Italy Runs Deep in Small-Town Pennsylvania
York · York · Farm to Table, Italian · Visit Website ↗
Reviewed April 29, 2026
Wingman Metrics
You're in downtown York, Pennsylvania — not exactly a city that screams serious wine program — and then Tutoni's hands you a list with 150-plus bottles anchored in Barolo and Brunello. It's a genuine surprise. This is the kind of list that earns a Wine Spectator Award of Excellence and actually deserves it.
The list leans hard into its Italian identity, with Piedmont and Tuscany doing the heavy lifting — Barolo producers from the Langhe and Brunello di Montalcino from Tuscany represent the old-world backbone here. California holds its own on the other side of the card, with Napa Cabernet and Sonoma Pinot Noir rounding things out without crowding the Italians off the stage. Super Tuscans show up as a bridge between both worlds, which fits the farm-to-table concept well. What's missing is any serious depth outside Italy and California — no Loire, no Burgundy, no Spain — but that focused identity is more asset than flaw.
With 12 to 18 pours available, the by-the-glass program is genuinely useful rather than an afterthought. Having a staffer like Taylor Small — an actual sommelier — means the glass pours likely rotate with some intention rather than just being whatever the distributor pushed that month. That said, we'd love to see more transparency on what's actually pouring on any given night.
Sonoma Pinot Noir — $45
In a list that tops out at $120, a well-sourced Sonoma Pinot in the $35–$50 window is where the value lives — drinkable immediately, crowd-pleasing, and usually marked up the least aggressively on Italian-focused lists that reserve the love for bigger Piedmontese bottles.
Super Tuscan
Super Tuscans get overlooked because wine drinkers either geek out on the Barolo or default to California Cab — but a good Sangiovese-Cabernet or Sangiovese-Merlot blend in this price range can outperform both at the table, especially with anything braised or herb-forward on a farm-to-table menu.
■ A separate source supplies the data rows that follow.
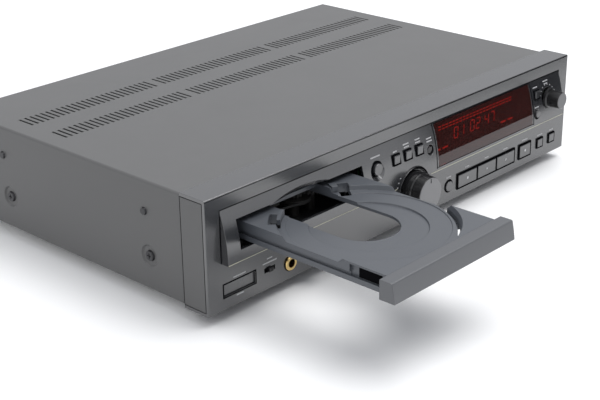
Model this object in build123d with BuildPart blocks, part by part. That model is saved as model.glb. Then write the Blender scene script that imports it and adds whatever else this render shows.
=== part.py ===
"""A full-width disc recorder: slotted cabinet, curved control fascia and a disc loader with its tray out.

Millimetres, Z up. The origin is on the surface that the feet stand on, under the middle of the
cabinet. The front panel faces -Y and the tray slides along Y, back into the cabinet.
"""
from build123d import *
from math import asin, atan, cos, degrees, hypot, pi, radians, sin, sqrt, tan
import os

os.makedirs("parts", exist_ok=True)

# Cabinet
panel_width = 435.0
panel_end = panel_width / 2
panel_height = 85.4
cabinet_depth = 284.0
foot_height = 9.0
foot_radius = 15.0
foot_inset_x = 48.0
foot_inset_front = 45.0
foot_inset_rear = 38.0
rim_depth = 24.0
panel_wall = 2.4
cap_wall = 2.0
panel_proud = 1.5
panel_round = 1.0
cover_sheet = 1.0
cover_bend = 2.0
cover_lift = 2.0
pan_sheet = 1.2
pan_lift = 0.5
pan_wall_height = 70.0
rear_sheet = 1.2
rear_fold = 14.0
rear_fold_inset = 4.0

# Clearances
seat_gap = 0.15
slide_gap = 0.3
shaft_gap = 0.05

# Vent slots in the top cover
vent_length = 18.0
vent_width = 2.0
vents_in_row = 26
vent_group_pitch = panel_width / 3 - 10.0
vent_pitch = vent_group_pitch / (vents_in_row + 1)
vent_rows_behind_face = (177.5, 219.0)

# Side fixings, as distances behind the panel's face and above its lower edge
dimple_radius = 8.5
dimple_depth = 1.2
dimple_taper = 45.0
dimple_height = 27.3
dimple_behind_face = (60.0, 222.0)
side_screw_height = 60.7
side_screw_behind_face = (63.0, 227.0)
large_screw_radius = 2.0
large_head_radius = 4.2
large_head_height = 1.6
small_screw_radius = 1.5
small_head_radius = 3.0
small_head_height = 1.4
screw_length = 7.0
head_taper = 20.0
driver_slot = 0.8

# Curved control fascia, heights above the panel's lower edge
fascia_half_width = panel_end - 13.5
fascia_low = 35.7
fascia_high = 74.4
fascia_bulge = 7.0
fascia_radius = 103.0
fascia_wall = 2.5
fascia_flange = 2.0
fascia_flange_depth = 1.5

# Tray slot in the fascia
slot_centre = 90.5 - panel_end
slot_width = 129.6
slot_low = 44.2
slot_high = 65.2
relief_half_width = 23.0
relief_rise = 4.0
relief_taper = 62.0

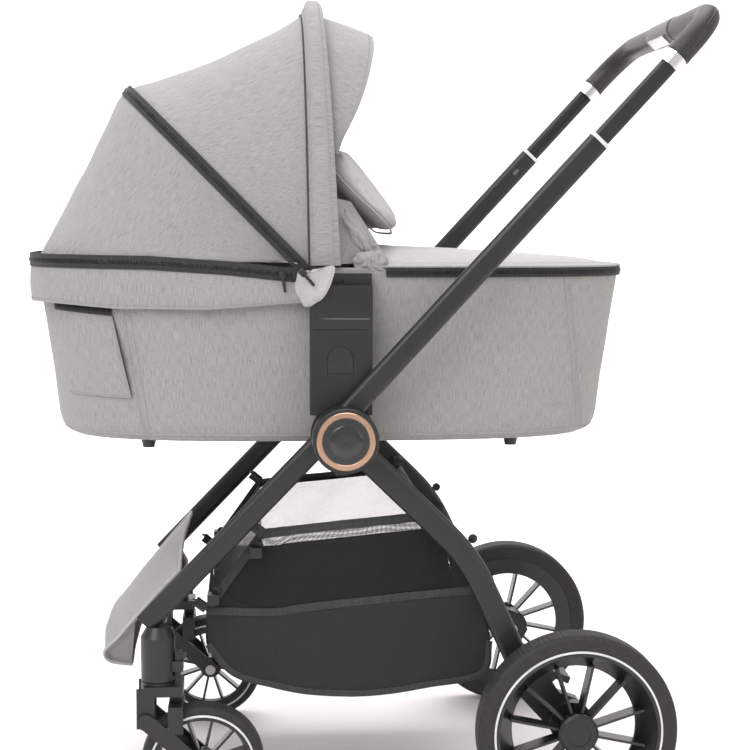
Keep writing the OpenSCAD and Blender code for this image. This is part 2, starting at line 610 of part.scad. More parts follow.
module hood_visor() color("lightgray") from_hub() {
  edge = arch(foot_band, band_crown, 0.4);
  low = arch(foot_band, band_crown, hood_t - 0.4);
  sel = [4:16];
  out = [0, 0.25, 0.6, 1];
  sheet([for (f = out) [for (k = sel) edge[k] + visor_len[k] * f * [1, 0, -0.45 * f] + [0.02, 0, 0]]],
        [for (f = out) [for (k = sel) low[k] + visor_len[k] * f * [1, 0, -0.45 * f] + [0.02, 0, 0]]]);
}

front_legs();
hub_plates();
hub_pins();
adapter_posts();
front_sockets();
front_crossbar();
front_panel();
basket();
basket_clips();
rear_legs();
rear_crossbar();
rear_axles();
brake_housings();
brake_pedal();
handle_tubes();
hub_casings();
hub_rings();
hub_caps();
handle_ferrules();
slide_tube();
grip_rings();
grip_cover();
trigger_housing();
fold_trigger();
slide_button(true);  // slide_button_left
slide_button(false);  // slide_button_right
release_button(true);  // release_button_left
release_button(false);  // release_button_right
rear_tyre(true);  // rear_tyre_left
rear_rim(true);  // rear_rim_left
rear_cap(true);  // rear_cap_left
rear_tyre(false);  // rear_tyre_right
rear_rim(false);  // rear_rim_right
rear_cap(false);  // rear_cap_right
fork_head(true);  // fork_head_left
swing_arm(true);  // swing_arm_left
buffer(true);  // buffer_left
front_tyre(true);  // front_tyre_left
front_rim(true);  // front_rim_left
front_axle(true);  // front_axle_left
swivel_lock(true);  // swivel_lock_left
fork_head(false);  // fork_head_right
swing_arm(false);  // swing_arm_right
buffer(false);  // buffer_right
front_tyre(false);  // front_tyre_right
front_rim(false);  // front_rim_right
front_axle(false);  // front_axle_right
swivel_lock(false);  // swivel_lock_right
cot_shell();
cot_rim();
mattress();
cot_brackets();
cot_feet();
apron();
wind_flap();
hood_rear_panel();
hood_bow();
hood_front_panel();
hood_band();
hood_visor();
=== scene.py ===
"""Folding stroller with a lift-off carrycot: cloth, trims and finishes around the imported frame.

Lengths in the shape tables are millimetres from the hub's centre line (X to the handle, Y across,
Z above the floor). hub() turns them into metres in the shared frame.
"""

import math

import bpy
import numpy as np
from mathutils import Matrix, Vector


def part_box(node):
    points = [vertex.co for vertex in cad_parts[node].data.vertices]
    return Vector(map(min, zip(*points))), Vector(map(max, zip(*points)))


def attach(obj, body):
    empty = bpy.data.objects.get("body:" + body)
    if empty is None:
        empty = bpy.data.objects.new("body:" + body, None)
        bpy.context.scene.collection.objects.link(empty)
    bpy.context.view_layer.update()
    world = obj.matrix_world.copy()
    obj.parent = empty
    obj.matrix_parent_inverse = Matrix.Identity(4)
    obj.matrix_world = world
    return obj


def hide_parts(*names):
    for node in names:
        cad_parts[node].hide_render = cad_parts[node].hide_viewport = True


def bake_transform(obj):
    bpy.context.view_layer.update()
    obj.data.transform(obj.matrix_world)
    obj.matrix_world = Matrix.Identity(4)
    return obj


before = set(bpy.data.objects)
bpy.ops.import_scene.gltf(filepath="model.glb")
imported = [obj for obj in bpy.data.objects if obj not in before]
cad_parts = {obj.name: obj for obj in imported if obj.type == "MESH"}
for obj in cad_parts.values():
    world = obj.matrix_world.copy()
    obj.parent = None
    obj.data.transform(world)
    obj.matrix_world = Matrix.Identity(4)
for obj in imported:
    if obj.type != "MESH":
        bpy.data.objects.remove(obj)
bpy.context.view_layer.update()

bl_info = {
    "name": "Folding stroller",
    "version": (1, 0, 0),
    "blender": (4, 5, 0),
    "location": "View3D > Sidebar > Stroller",
    "description": "Builds the cloth, trims, finishes and studio of a folding stroller",
    "category": "Add Mesh",
}

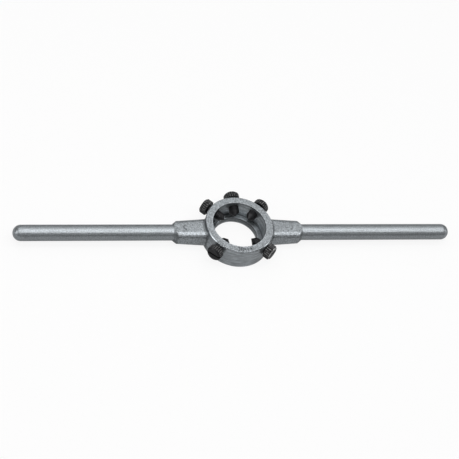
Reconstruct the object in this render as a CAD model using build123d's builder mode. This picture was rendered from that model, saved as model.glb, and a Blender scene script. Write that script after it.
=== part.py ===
from build123d import *
import math
import os

# Hand stock for a 38 mm round threading die. Sizes are in millimetres.
# The origin is on the ring's axis at its underside, +Z points up out of the die seat,
# and +X points along the right handle.

# The die that the stock holds
die_diameter = 38.0
die_thickness = 14.0
die_clearance = 0.1

# Ring with the stepped die seat
ring_wall = 5.1
seat_depth = 12.6
ledge_thickness = 4.6
ledge_width = 3.5
ring_edge_chamfer = 0.4

# Bosses that carry the handles
handle_height = 8.2
boss_overlap = 3.6
boss_end_distance = 46.4
boss_root_width = 17.7
boss_root_height = 13.8
boss_draft = 2.5
boss_corner_radius = 4.6
cone_end_diameter = 12.0
cone_angle = 38.0
pad_distance = 37.4
pad_diameter = 4.2
pad_height = 0.15

# Handles
handle_diameter = 11.2
handle_reach = 158.1
spigot_diameter = 9.6
spigot_length = 14.5
socket_end_clearance = 0.5

# Adjusting screws
screw_diameter = 7.0
screw_clearance = 0.05
screw_length = 13.8
point_angle = 90.0
head_diameter = 11.0
head_length = 5.0
head_gap = 1.4
head_end_chamfer = 1.0
knurl_count = 22
knurl_depth = 0.4
knurl_angle = 90.0
slot_width = 1.3
slot_depth = 1.6

# How far each screw is turned out from the place that leaves the head gap
right_closing_travel = 0.3
spreading_travel = -0.3
left_closing_travel = 0.1
left_holding_travel = 0.2
right_holding_travel = -0.4

# Each screw: name, direction round the ring, distance it is turned out, and turn of its slot
screws = (
    ("right_closing_screw", 45, right_closing_travel, 25),
    ("spreading_screw", 90, spreading_travel, 70),
    ("left_closing_screw", 135, left_closing_travel, 130),
    ("left_holding_screw", 225, left_holding_travel, 6),
    ("right_holding_screw", 315, right_holding_travel, 100),
)

# Radii and levels that follow from the sizes above
seat_radius = die_diameter / 2 + die_clearance
guide_radius = seat_radius - ledge_width
ring_radius = seat_radius + ring_wall
ring_height = ledge_thickness + seat_depth
screw_height = ledge_thickness + die_thickness / 2
screw_radius = screw_diameter / 2
head_radius = head_diameter / 2
handle_radius = handle_diameter / 2
spigot_radius = spigot_diameter / 2
boss_root_distance = ring_radius - boss_overlap
boss_length = boss_end_distance - boss_root_distance
boss_slope = math.tan(math.radians(boss_draft))
cone_outer_radius = boss_root_width
cone_length = (cone_outer_radius - cone_end_diameter / 2) / math.tan(math.radians(cone_angle))
point_length = screw_radius / math.tan(math.radians(point_angle / 2))
groove_half_width = knurl_depth * math.tan(math.radians(knurl_angle / 2))
handle_axis = Axis((0, 0, handle_height), (1, 0, 0))
handle_plane = Plane(origin=(0, 0, handle_height), x_dir=(0, 1, 0), z_dir=(1, 0, 0))
handle_side_plane = Plane(origin=(0, 0, handle_height), x_dir=(1, 0, 0), z_dir=(0, -1, 0))


def boss_half_height(distance):
    return boss_root_height / 2 - (distance - boss_root_distance) * boss_slope


def screw_plane(direction, distance):
    # Plane square to a screw at a distance from the ring's axis, with its normal outwards
    turn = math.radians(direction)
    outwards = Vector(math.cos(turn), math.sin(turn), 0)
    sideways = Vector(-math.sin(turn), math.cos(turn), 0)
    return Plane(origin=outwards * distance + Vector(0, 0, screw_height), x_dir=sideways, z_dir=outwards)


os.makedirs("parts", exist_ok=True)

# Casting: a ring with two tapered bosses, made in one piece
with BuildPart() as stock_body:
    # Boss of rectangular section, narrower and lower towards its end, with rounded corners
    with BuildSketch(handle_side_plane):
        with BuildLine():
            Polyline(
                (boss_root_distance, -boss_root_height / 2),
                (boss_end_distance, -boss_root_height / 2 + boss_length * boss_slope),
                (boss_end_distance, boss_root_height / 2 - boss_length * boss_slope),
                (boss_root_distance, boss_root_height / 2),
                close=True,
            )
        make_face()
    extrude(amount=boss_root_width / 2, both=True)
    with BuildSketch(Plane.XY.offset(handle_height)):
        with BuildLine():
            Polyline(
                (boss_root_distance, -boss_root_width / 2),
                (boss_end_distance, -boss_root_width / 2 + boss_length * boss_slope),
                (boss_end_distance, boss_root_width / 2 - boss_length * boss_slope),
                (boss_root_distance, boss_root_width / 2),
                close=True,
            )
        make_face()
    extrude(amount=boss_root_height / 2, both=True, mode=Mode.INTERSECT)
    long_edges = stock_body.edges().filter_by(lambda edge: edge.length > boss_length)
    fillet(long_edges, boss_corner_radius)

    # Cone on the end of the boss, which leaves a scallop on each flat
    with BuildSketch(handle_side_plane):
        with BuildLine():
            Polyline(
                (boss_root_distance, 0),
                (boss_root_distance, cone_outer_radius),
                (boss_end_distance - cone_length, cone_outer_radius),
                (boss_end_distance, cone_end_diameter / 2),
                (boss_end_distance, 0),
                close=True,
            )
        make_face()
    revolve(axis=handle_axis, mode=Mode.INTERSECT)

    # Blind socket for the handle
    with BuildSketch(handle_plane.offset(boss_end_distance)):
        Circle(spigot_radius)
    extrude(amount=-(spigot_length + socket_end_clearance), mode=Mode.SUBTRACT)

    # Ejector pad on top of the boss: it is level, so its outer side stands out of the slope
    with BuildSketch(Plane.XY.offset(handle_height + boss_half_height(pad_distance) + pad_height)):
        with Locations((pad_distance, 0)):
            Circle(pad_diameter / 2)
    extrude(amount=-3 * pad_height)

    mirror(about=Plane.YZ)

    # Ring with the die seat, the ledge under it and the guide hole through the ledge
    with BuildSketch(Plane.XZ) as ring_section:
        with BuildLine():
            Polyline(
                (guide_radius, 0),
                (ring_radius, 0),
                (ring_radius, ring_height),
                (seat_radius, ring_height),
                (seat_radius, ledge_thickness),
                (guide_radius, ledge_thickness),
                close=True,
            )
        make_face()
        chamfer(ring_section.vertices().group_by(Axis.X)[-1], ring_edge_chamfer)
    revolve(axis=Axis.Z)

    # Radial holes for the adjusting screws
    for _, direction, _, _ in screws:
        with BuildSketch(screw_plane(direction, 0)):
            Circle(screw_radius + screw_clearance)
        extrude(amount=ring_radius + ring_wall, mode=Mode.SUBTRACT)

stock_body.part.label = "stock_body"
export_step(stock_body.part, "parts/stock_body.step")


# Handles: round rods with a spigot in the boss and a ball-shaped free end
def make_handle(side, name):
    socket_plane = Plane(origin=(0, 0, handle_height), x_dir=(side, 0, 0), z_dir=(0, -side, 0))
    spigot_end = boss_end_distance - spigot_length
    with BuildPart() as handle:
        with BuildSketch(socket_plane):
            with BuildLine():
                Polyline(
                    (handle_reach, 0),
                    (spigot_end, 0),
                    (spigot_end, spigot_radius),
                    (boss_end_distance, spigot_radius),
                    (boss_end_distance, handle_radius),
                    (handle_reach - handle_radius, handle_radius),
                )
                RadiusArc((handle_reach - handle_radius, handle_radius), (handle_reach, 0), handle_radius)
            make_face()
        revolve(axis=handle_axis)
    handle.part.label = name
    export_step(handle.part, f"parts/{name}.step")


make_handle(1, "right_handle")
make_handle(-1, "left_handle")


# Adjusting screws: conical point, plain shank, knurled head with a slot across its end
def make_screw(name, direction, turned_out, slot_turn):
    head_plane = screw_plane(direction, ring_radius + head_gap + turned_out)
    side_plane = Plane(origin=head_plane.origin, x_dir=head_plane.z_dir, z_dir=head_plane.x_dir)
    with BuildPart() as screw:
        with BuildSketch(side_plane):
            with BuildLine():
                Polyline(
                    (-screw_length, 0),
                    (-screw_length + point_length, screw_radius),
                    (0, screw_radius),
                    (0, head_radius),
                    (head_length - head_end_chamfer, head_radius),
                    (head_length, head_radius - head_end_chamfer),
                    (head_length, 0),
                    close=True,
                )
            make_face()
        revolve(axis=Axis(head_plane.origin, head_plane.z_dir))

        # Straight V grooves round the head
        with BuildSketch(head_plane):
            with PolarLocations(head_radius, knurl_count):
                Polygon(
                    (-knurl_depth, 0),
                    (knurl_depth, -2 * groove_half_width),
                    (knurl_depth, 2 * groove_half_width),
                    align=None,
                )
        extrude(amount=head_length, mode=Mode.SUBTRACT)

        # Screwdriver slot across the end of the head
        with BuildSketch(head_plane.offset(head_length)):
            Rectangle(head_diameter, slot_width, rotation=slot_turn)
        extrude(amount=-slot_depth, mode=Mode.SUBTRACT)
    screw.part.label = name
    export_step(screw.part, f"parts/{name}.step")


for screw_sizes in screws:
    make_screw(*screw_sizes)
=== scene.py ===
"""Looks of a hand die stock: painted casting and handles, blackened screws, and the studio."""

import math

import bpy
from mathutils import Matrix, Vector


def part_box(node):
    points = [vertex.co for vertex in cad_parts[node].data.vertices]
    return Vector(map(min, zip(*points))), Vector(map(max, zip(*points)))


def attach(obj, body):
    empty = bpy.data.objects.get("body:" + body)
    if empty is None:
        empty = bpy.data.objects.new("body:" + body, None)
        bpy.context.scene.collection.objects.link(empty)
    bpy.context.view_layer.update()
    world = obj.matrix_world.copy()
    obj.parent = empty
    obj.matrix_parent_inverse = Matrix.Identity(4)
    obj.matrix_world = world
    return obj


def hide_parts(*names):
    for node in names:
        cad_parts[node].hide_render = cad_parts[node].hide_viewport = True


bl_info = {
    "name": "Die Stock",
    "version": (1, 0, 0),
    "blender": (4, 5, 0),
    "location": "View3D > Sidebar > Die Stock",
    "description": "Dresses the packed die stock and sets up its studio",
    "category": "Object",
}

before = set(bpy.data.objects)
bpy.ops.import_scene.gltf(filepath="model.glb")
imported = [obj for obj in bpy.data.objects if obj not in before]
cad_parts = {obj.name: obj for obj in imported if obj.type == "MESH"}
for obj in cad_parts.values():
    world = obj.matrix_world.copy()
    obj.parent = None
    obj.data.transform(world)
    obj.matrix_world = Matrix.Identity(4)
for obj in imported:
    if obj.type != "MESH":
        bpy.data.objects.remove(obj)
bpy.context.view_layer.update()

# Each adjusting screw: its direction round the ring and the turn of its slot, in degrees
SCREWS = {
    "right_closing_screw": (45, 25),
    "spreading_screw": (90, 155),
    "left_closing_screw": (135, 130),
    "left_holding_screw": (225, 6),
    "right_holding_screw": (315, 8),
}

# The screw with a painted highlight on the chamfer round its end
HIGHLIGHTED_SCREW = "right_holding_screw"

# Levels and radii of the casting, in metres
RING_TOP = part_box("stock_body")[1].z
RING_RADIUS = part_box("stock_body")[1].y
SEAT_RADIUS = 0.0191
SEAT_FLOOR = 0.0046
GUIDE_RADIUS = 0.0156
RING_MIDDLE = 0.5 * (SEAT_RADIUS + RING_RADIUS)
HANDLE_HEIGHT = 0.5 * (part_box("right_handle")[0].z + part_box("right_handle")[1].z)
BOSS_OVERLAP = 0.0036
BOSS_ROOT = RING_RADIUS - BOSS_OVERLAP
BOSS_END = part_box("stock_body")[1].x
SOCKET_RADIUS = 0.0048
SOCKET_DEPTH = 0.015
SCREW_HEIGHT = 0.0116
SCREW_HOLE_RADIUS = 0.00355

# Chamfers and recess of a screw's head, and the rounding in its slot, in metres
HEAD_CHAMFER = 0.001
UNDER_HEAD_CHAMFER = 0.0003
RECESS_RIM = 0.0004
RECESS_SLOPE = 0.0006
RECESS_DEPTH = 0.00012
SLOT_ROUNDING = 0.00015

# Depth of the thread as a share of its pitch, and the places of a tooth's corners along one pitch
THREAD_DEPTH = 0.58
TOOTH_CORNERS = (0.12, 0.44, 0.56, 0.88)

# How far a tool body reaches past the surface that it cuts, and a boss into the ring
SPARE = 0.001

# Stamped figures: their height as a share of the font's size, and their pitch as a share of their height
FIGURE_SHARE = 0.7
FIGURE_PITCH = 0.66

# Each strip lamp: how high it hangs, as an angle in degrees from the floor behind, and its width
STRIPS = ((30, 0.15), (55, 0.32), (70, 0.15), (82, 0.15), (92, 0.15), (115, 0.15), (150, 0.15))
STRIP_LENGTH = 1.4
STRIP_DISTANCE = 0.85

# The narrow strip that lights the ring's rim: its angle, its width and how far it hangs to the side
RIM_STRIP = (137, 0.12, -0.3)

# The two square lamps beside the object: the place of the right one and their size
SIDE_PLACE = (1.2, -0.1, 0.45)
SIDE_SIZE = 0.6

# The floor, and the plain white that the camera and reflections see in it and in the world
FLOOR_SIZE = 8
FLOOR_GAP = 0.0001
FLOOR_SEEN = (0.88, 0.24)
WORLD_SEEN = (1.0, 0.03)
WORLD_LIGHT = 0.03
WHITE = (1.0, 1.0, 1.0, 1.0)


# Selecting and shaping

def leave_edit_mode():
    if bpy.context.mode != "OBJECT":
        bpy.ops.object.mode_set(mode="OBJECT")


def select_only(piece, *others):
    leave_edit_mode()
    bpy.ops.object.select_all(action="DESELECT")
    for other in others:
        other.select_set(True)
    piece.select_set(True)
    bpy.context.view_layer.objects.active = piece


def edit(piece, mode="VERT"):
    """Opens a piece in edit mode with nothing selected."""
    select_only(piece)
    bpy.ops.object.mode_set(mode="EDIT")
    bpy.ops.mesh.select_mode(type=mode)
    bpy.ops.mesh.select_all(action="DESELECT")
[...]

Napa Valley Cabernet Sauvignon
Napa Cab on an Italian-focused list is rarely where a kitchen's heart is, and it's almost never where the value is either. At a restaurant that clearly cares about Tuscany and Piedmont, ordering the Napa Cab feels like going to a great ramen spot and ordering the fried rice.
Brunello di Montalcino + Braised local lamb
Brunello's high acidity and firm tannins need something rich and fatty to show their best — braised lamb from a farm-to-table Italian kitchen is exactly that canvas. The wine's earthy, dried-cherry character mirrors the herb-forward braises that a place like this does well.
✔️ The Bottom Line
Tutoni's is punching well above its zip code with a focused, Italy-and-California list that has a real sommelier behind it and prices that don't make you wince. If you're anywhere near York and care about what's in your glass, this is the move.